Ein Mädchen wird tot im Wald gefunden – und bald offenbaren sich Krimi-Abgründe aller Art in der ersten Netflix-Serie aus Luxemburg.
Stuttgart - Luxemburg ist bislang vor allem bekannt als Paradies für Leute, die lieber Steuern sparen, als das Gemeinwesen mitzufinanzieren. Nun tritt das kleine Land mit einem Paukenschlag als Filmstandort in Erscheinung, denn die dort produzierte Netflix-Krimiserie „Capitani“ hat es in sich. Eine Fünfzehnjährige liegt tot im Luxemburger Wald, ihre Zwillingsschwester wird vermisst und ein Cowboy-Kommissar kommt aus der Stadt ins Dorf, das sich als Sumpf aus Lügen, Geheimnissen und Drogen entpuppt.

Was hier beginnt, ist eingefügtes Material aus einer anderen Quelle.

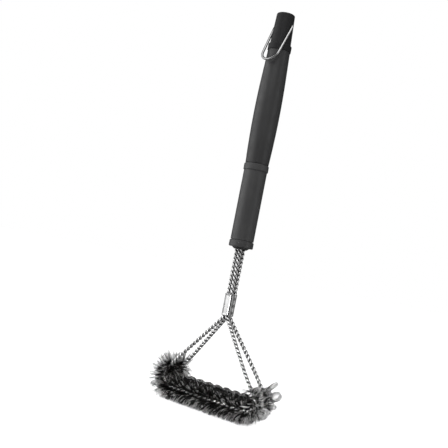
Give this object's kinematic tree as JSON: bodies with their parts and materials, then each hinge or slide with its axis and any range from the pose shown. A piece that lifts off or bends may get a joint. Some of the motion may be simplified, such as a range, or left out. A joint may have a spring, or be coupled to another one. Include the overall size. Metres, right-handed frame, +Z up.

Dabei erscheint die Szenerie zunächst als Mattscheiben-Idylle, wie man sie vom deutschen Vorabend kennt: Der Pfarrer kümmert sich um den Dorftrottel, der Bürgermeister führt die Suchtrupps an, beim Bäcker mit seinem Mützchen meint man, den frischen Brötchenduft zu riechen – doch nichts und niemand ist hier so, wie es scheint, an jeder Ecke lauern Verwerfungen und Intrigen. Alle Figuren erweisen sich als hochgradig ambivalent, jede und jeder ist in irgendeiner Weise in dubiose Umstände verstrickt, wie sich scheibchenweise herausstellt.
Ein Geist aus der Vergangenheit
Die untröstliche Mutter des Opfers ist seltsam inkonsequent, der Stiefvater des Mädchens genießt als Lehrer am örtlichen Gymnasium einen zweifelhaften Ruf, der leibliche Vater nimmt als Alpha-Männchen-Unternehmer mit Testosteron-Überlauf keinerlei Rücksichten. Die im Wald zum Manöver stationierten Soldaten geben sich seltsam abweisend, die Dorfpolizistin Elsa Ley gerät in ein Dilemma – und den titelgebenden Großstadt-Kommissar Luc Capitani sucht ein Geist aus der Vergangenheit heim.
Die in Deutschland weitgehend unbekannten Schauspielerinnen und Schauspieler machen ihre Sache gut, eine Prominente aber ist dabei und greift spät ins Chaos ein: die gebürtige Luxemburgerin Desirée Nosbusch („Bad Banks“). Das Krimi-Geschehen ist dicht inszeniert, der Wald rückt als dunkle Nebenfigur immer wieder ins Blickfeld. Wer Spaß an Sprachen hat, kann noch ein bisschen spezielle Atmosphäre zugeben: Die Originalfassung ist auf Luxemburgisch, eine moselfränkische Mundart ähnlich dem Saarländischen mit französischen Einsprengseln, deutsche Untertitel sind vorhanden.
Die Netflix-Strategie, in unterschiedlichen europäischen Ländern Serien zu produzieren, geht in diesem Fall ebenso auf wie bei „Dark“ (Deutschland) oder „Haus des Geldes“ (Spanien). Als Nebeneffekt dokumentiert der Streaming-Dienst auf unterhaltsame Weise die viel beschworene kulturelle Vielfalt des Kontinents.